Fault management in Map-Reduce

Project Details

Project Lead
Selvi Kadirvel 
Project Manager
Selvi Kadirvel 
Institution
University of Florida, Advanced Computing and Information Systems Lab  
Discipline
Computer Science (401) 

Abstract

The purpose of this project is to evaluate performance penalties experienced by Map-Reduce jobs in the presence of different types of injected faults. We will begin with the Hadoop implementation of Map-Reduce. Hadoop has in built fault-tolerance mechanisms. However, these mechanisms result in performance penalties in the presence of faults as indicated by prior research on our in-house clusters as well as by other recent literature.
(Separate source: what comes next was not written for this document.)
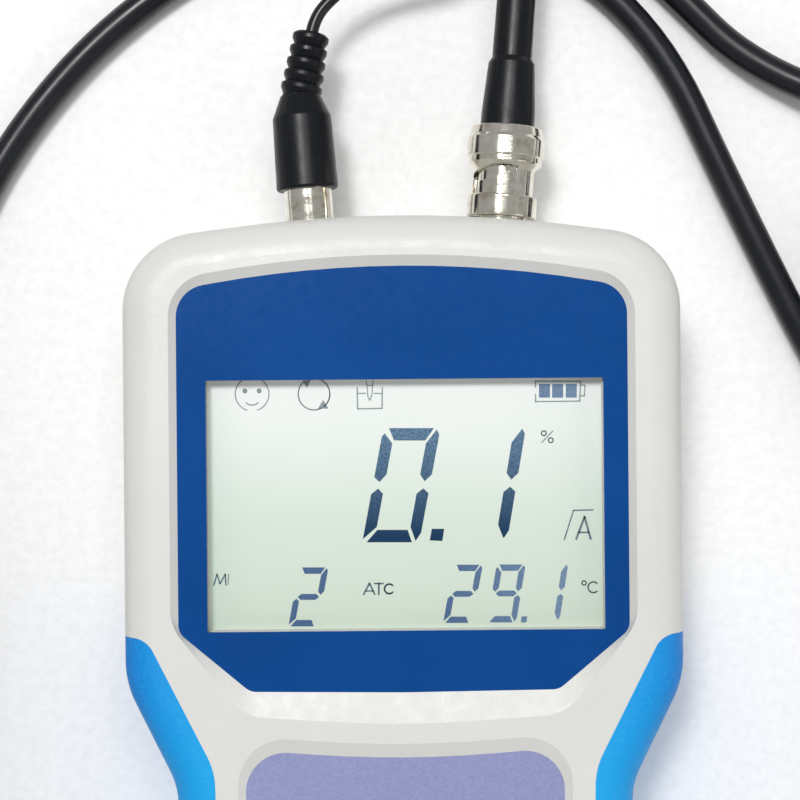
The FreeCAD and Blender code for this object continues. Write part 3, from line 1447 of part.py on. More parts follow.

This project will enable us to make large-scale evaluations of these penalties, especially in the heterogeneous environment provided by FutureGrid.

Intellectual Merit

The ability to predict performance for distributed applications is a challenging problem.The ability to quantify performance for the case of Map-Reduce applications will enable us to propose mechanisms to overcome these penalties, enabling Map-Reduce to be more readily used for applications requiring performance guarantees.

Broader Impacts

Performance in the presence of faults is a critical goal for applications executing in enterprise data centers and cloud computing environments. The technologies to achieve this will be helpful to a wide range of communities both in academia, industry and government that use Map-Reduce for bioinformatics, text-mining, machine-learning, web-indexing, ad-analytics, etc.

Scale of Use

I would like to begin with a 16 VM cluster and be able to expand to few hundred VMs as my experiments proceed.